:: SUPPLIED RECORDS ::
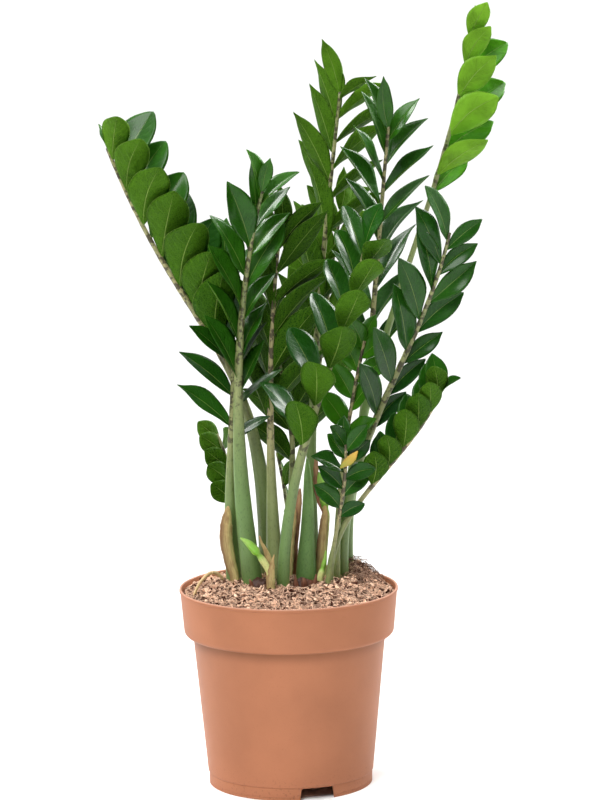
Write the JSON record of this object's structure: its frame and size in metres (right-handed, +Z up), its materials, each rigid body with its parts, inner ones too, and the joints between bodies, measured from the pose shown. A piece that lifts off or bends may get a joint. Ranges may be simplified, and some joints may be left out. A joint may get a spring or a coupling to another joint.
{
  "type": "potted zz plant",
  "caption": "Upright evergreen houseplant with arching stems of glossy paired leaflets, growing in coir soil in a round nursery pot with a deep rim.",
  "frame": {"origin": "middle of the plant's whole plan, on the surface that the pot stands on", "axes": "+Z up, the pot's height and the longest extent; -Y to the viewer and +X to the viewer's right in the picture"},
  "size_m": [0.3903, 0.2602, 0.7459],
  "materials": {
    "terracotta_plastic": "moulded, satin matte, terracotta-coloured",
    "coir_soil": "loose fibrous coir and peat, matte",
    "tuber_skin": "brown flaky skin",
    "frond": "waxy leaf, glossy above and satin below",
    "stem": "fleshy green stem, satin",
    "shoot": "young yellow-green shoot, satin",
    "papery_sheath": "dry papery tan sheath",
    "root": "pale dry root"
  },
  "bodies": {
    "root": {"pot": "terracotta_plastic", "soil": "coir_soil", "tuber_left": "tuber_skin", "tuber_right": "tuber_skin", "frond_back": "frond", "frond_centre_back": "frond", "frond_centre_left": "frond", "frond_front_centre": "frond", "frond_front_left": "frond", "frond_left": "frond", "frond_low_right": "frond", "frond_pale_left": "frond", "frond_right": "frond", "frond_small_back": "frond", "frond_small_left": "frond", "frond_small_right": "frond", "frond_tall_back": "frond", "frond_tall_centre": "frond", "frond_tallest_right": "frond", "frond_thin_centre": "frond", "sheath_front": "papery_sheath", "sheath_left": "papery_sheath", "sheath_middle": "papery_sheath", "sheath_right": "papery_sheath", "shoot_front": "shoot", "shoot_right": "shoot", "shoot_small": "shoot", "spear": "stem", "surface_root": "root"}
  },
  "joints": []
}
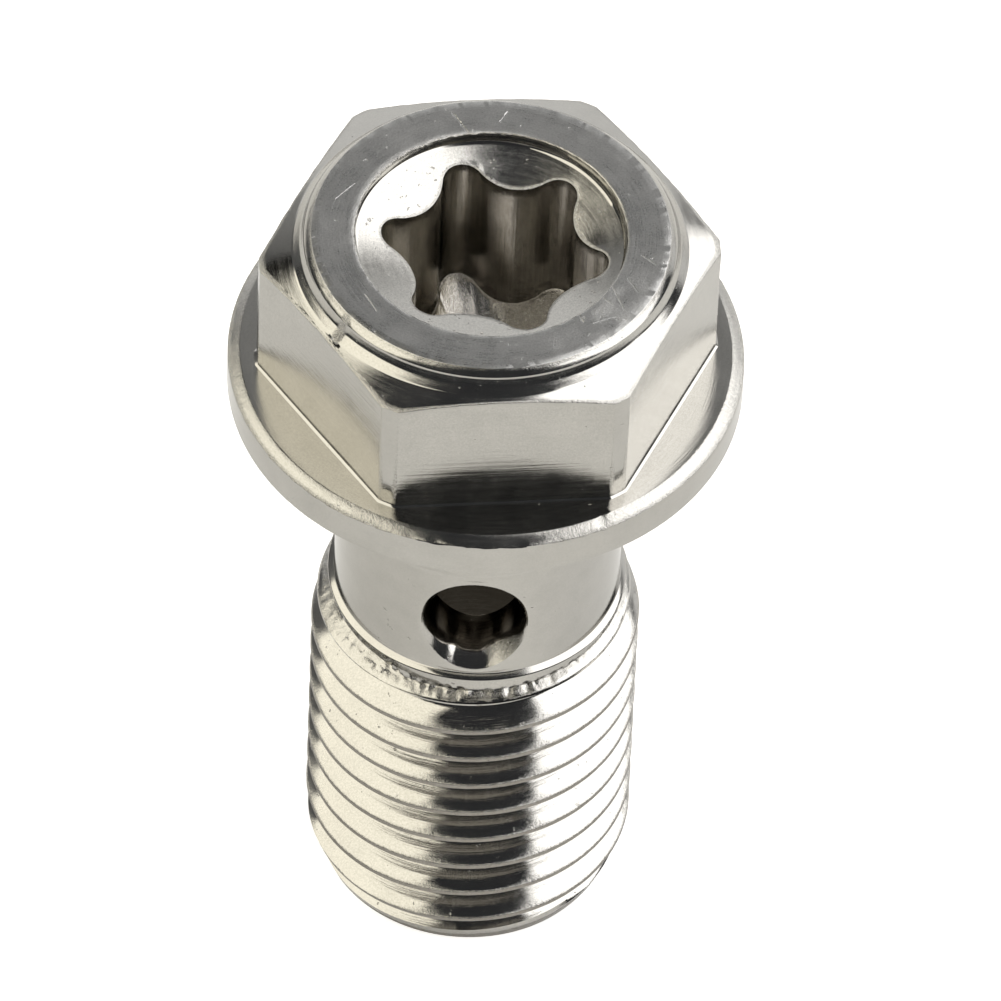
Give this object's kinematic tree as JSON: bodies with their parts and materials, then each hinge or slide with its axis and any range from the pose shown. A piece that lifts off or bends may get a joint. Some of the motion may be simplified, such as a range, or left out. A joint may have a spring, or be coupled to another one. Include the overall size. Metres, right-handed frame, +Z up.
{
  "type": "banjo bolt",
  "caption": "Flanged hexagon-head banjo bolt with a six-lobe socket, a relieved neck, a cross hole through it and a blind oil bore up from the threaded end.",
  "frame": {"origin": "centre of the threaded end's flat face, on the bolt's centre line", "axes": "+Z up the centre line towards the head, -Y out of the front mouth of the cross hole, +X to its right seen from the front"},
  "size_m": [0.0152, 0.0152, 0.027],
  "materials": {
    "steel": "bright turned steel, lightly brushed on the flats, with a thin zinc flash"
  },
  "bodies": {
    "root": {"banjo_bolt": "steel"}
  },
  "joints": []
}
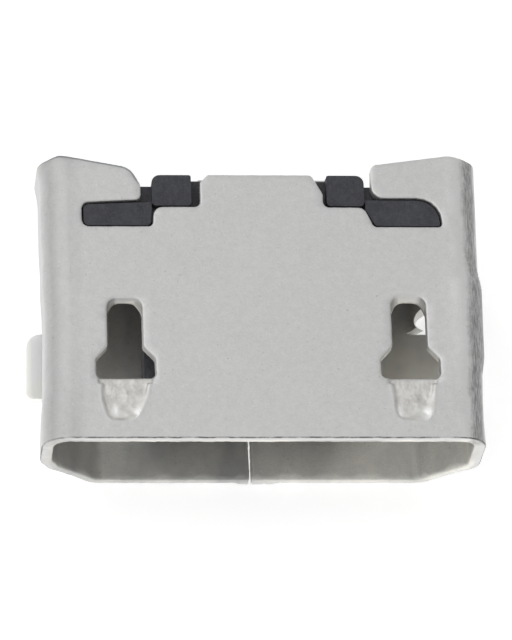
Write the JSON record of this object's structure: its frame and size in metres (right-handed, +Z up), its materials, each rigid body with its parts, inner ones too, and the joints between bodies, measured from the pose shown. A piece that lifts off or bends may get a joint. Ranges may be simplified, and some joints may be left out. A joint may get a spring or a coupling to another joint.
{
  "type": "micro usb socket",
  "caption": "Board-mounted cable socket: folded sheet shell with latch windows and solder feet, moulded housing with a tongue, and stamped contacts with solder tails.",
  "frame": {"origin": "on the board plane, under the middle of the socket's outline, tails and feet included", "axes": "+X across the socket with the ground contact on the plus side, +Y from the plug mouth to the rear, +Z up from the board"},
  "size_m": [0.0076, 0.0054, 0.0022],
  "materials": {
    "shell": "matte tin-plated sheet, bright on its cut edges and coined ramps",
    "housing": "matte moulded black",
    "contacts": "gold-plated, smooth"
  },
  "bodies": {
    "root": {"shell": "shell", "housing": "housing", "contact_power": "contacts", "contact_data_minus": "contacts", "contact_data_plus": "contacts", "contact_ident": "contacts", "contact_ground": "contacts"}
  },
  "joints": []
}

:: AIM ::
Output all of the material exactly as written.

:: WRITTEN ANSWER ::
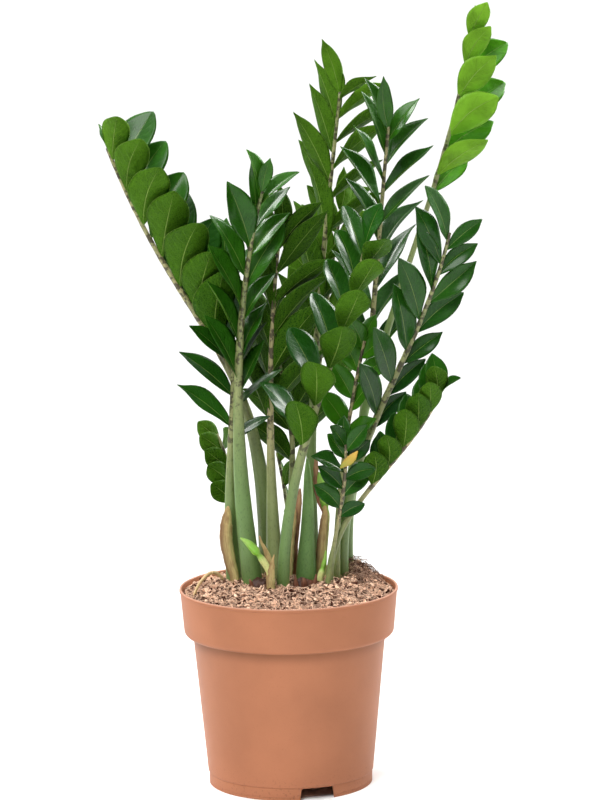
Write the JSON record of this object's structure: its frame and size in metres (right-handed, +Z up), its materials, each rigid body with its parts, inner ones too, and the joints between bodies, measured from the pose shown. A piece that lifts off or bends may get a joint. Ranges may be simplified, and some joints may be left out. A joint may get a spring or a coupling to another joint.
{
  "type": "potted zz plant",
  "caption": "Upright evergreen houseplant with arching stems of glossy paired leaflets, growing in coir soil in a round nursery pot with a deep rim.",
  "frame": {"origin": "middle of the plant's whole plan, on the surface that the pot stands on", "axes": "+Z up, the pot's height and the longest extent; -Y to the viewer and +X to the viewer's right in the picture"},
  "size_m": [0.3903, 0.2602, 0.7459],
  "materials": {
    "terracotta_plastic": "moulded, satin matte, terracotta-coloured",
    "coir_soil": "loose fibrous coir and peat, matte",
    "tuber_skin": "brown flaky skin",
    "frond": "waxy leaf, glossy above and satin below",
    "stem": "fleshy green stem, satin",
    "shoot": "young yellow-green shoot, satin",
    "papery_sheath": "dry papery tan sheath",
    "root": "pale dry root"
  },
  "bodies": {
    "root": {"pot": "terracotta_plastic", "soil": "coir_soil", "tuber_left": "tuber_skin", "tuber_right": "tuber_skin", "frond_back": "frond", "frond_centre_back": "frond", "frond_centre_left": "frond", "frond_front_centre": "frond", "frond_front_left": "frond", "frond_left": "frond", "frond_low_right": "frond", "frond_pale_left": "frond", "frond_right": "frond", "frond_small_back": "frond", "frond_small_left": "frond", "frond_small_right": "frond", "frond_tall_back": "frond", "frond_tall_centre": "frond", "frond_tallest_right": "frond", "frond_thin_centre": "frond", "sheath_front": "papery_sheath", "sheath_left": "papery_sheath", "sheath_middle": "papery_sheath", "sheath_right": "papery_sheath", "shoot_front": "shoot", "shoot_right": "shoot", "shoot_small": "shoot", "spear": "stem", "surface_root": "root"}
  },
  "joints": []
}
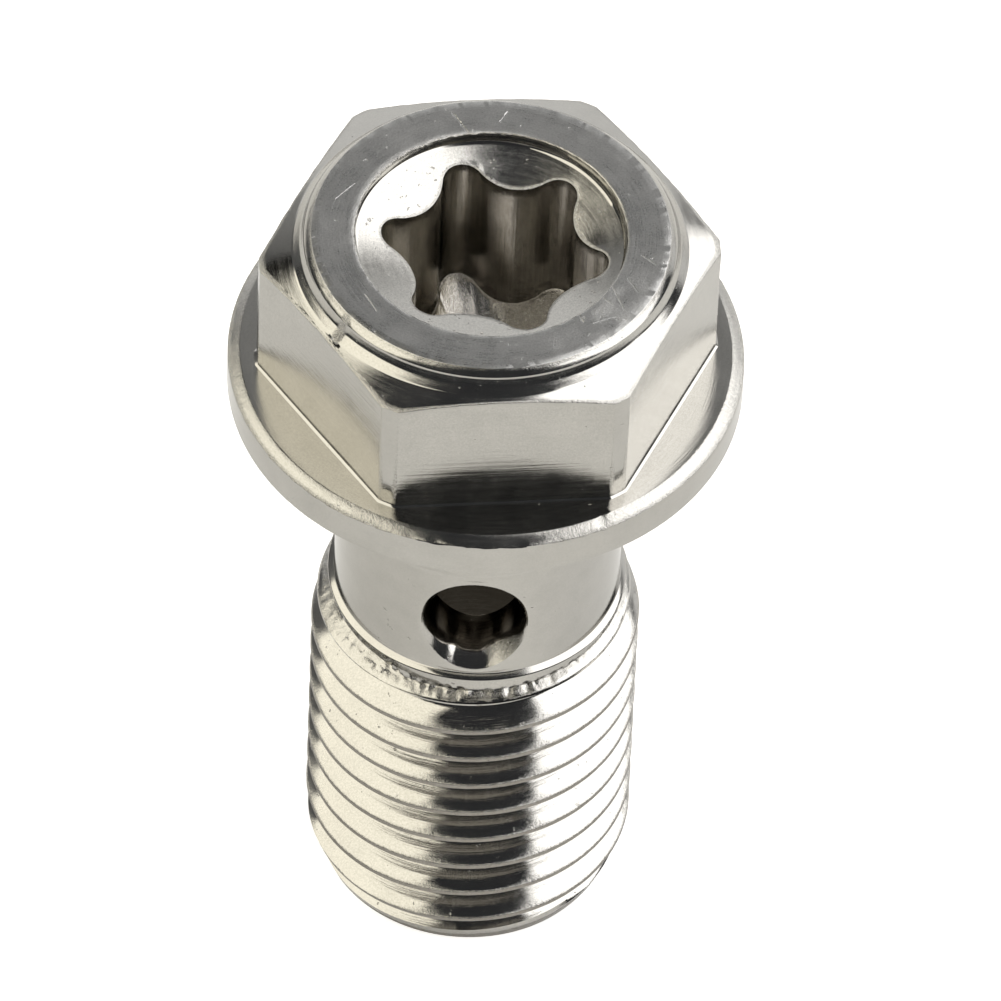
Give this object's kinematic tree as JSON: bodies with their parts and materials, then each hinge or slide with its axis and any range from the pose shown. A piece that lifts off or bends may get a joint. Some of the motion may be simplified, such as a range, or left out. A joint may have a spring, or be coupled to another one. Include the overall size. Metres, right-handed frame, +Z up.
{
  "type": "banjo bolt",
  "caption": "Flanged hexagon-head banjo bolt with a six-lobe socket, a relieved neck, a cross hole through it and a blind oil bore up from the threaded end.",
  "frame": {"origin": "centre of the threaded end's flat face, on the bolt's centre line", "axes": "+Z up the centre line towards the head, -Y out of the front mouth of the cross hole, +X to its right seen from the front"},
  "size_m": [0.0152, 0.0152, 0.027],
  "materials": {
    "steel": "bright turned steel, lightly brushed on the flats, with a thin zinc flash"
  },
  "bodies": {
    "root": {"banjo_bolt": "steel"}
  },
  "joints": []
}
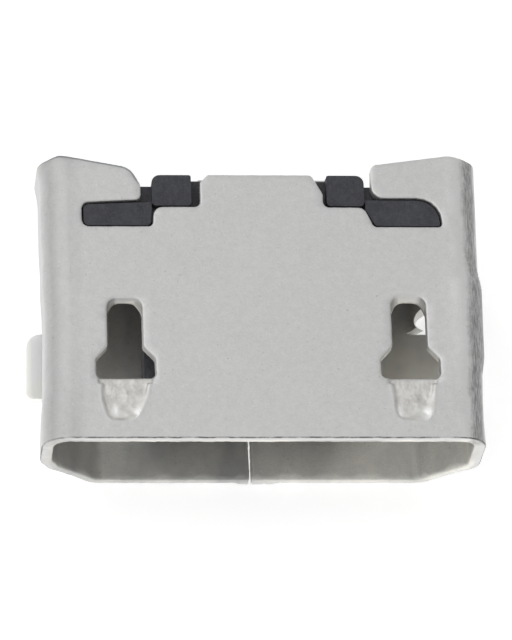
Write the JSON record of this object's structure: its frame and size in metres (right-handed, +Z up), its materials, each rigid body with its parts, inner ones too, and the joints between bodies, measured from the pose shown. A piece that lifts off or bends may get a joint. Ranges may be simplified, and some joints may be left out. A joint may get a spring or a coupling to another joint.
{
  "type": "micro usb socket",
  "caption": "Board-mounted cable socket: folded sheet shell with latch windows and solder feet, moulded housing with a tongue, and stamped contacts with solder tails.",
  "frame": {"origin": "on the board plane, under the middle of the socket's outline, tails and feet included", "axes": "+X across the socket with the ground contact on the plus side, +Y from the plug mouth to the rear, +Z up from the board"},
  "size_m": [0.0076, 0.0054, 0.0022],
  "materials": {
    "shell": "matte tin-plated sheet, bright on its cut edges and coined ramps",
    "housing": "matte moulded black",
    "contacts": "gold-plated, smooth"
  },
  "bodies": {
    "root": {"shell": "shell", "housing": "housing", "contact_power": "contacts", "contact_data_minus": "contacts", "contact_data_plus": "contacts", "contact_ident": "contacts", "contact_ground": "contacts"}
  },
  "joints": []
}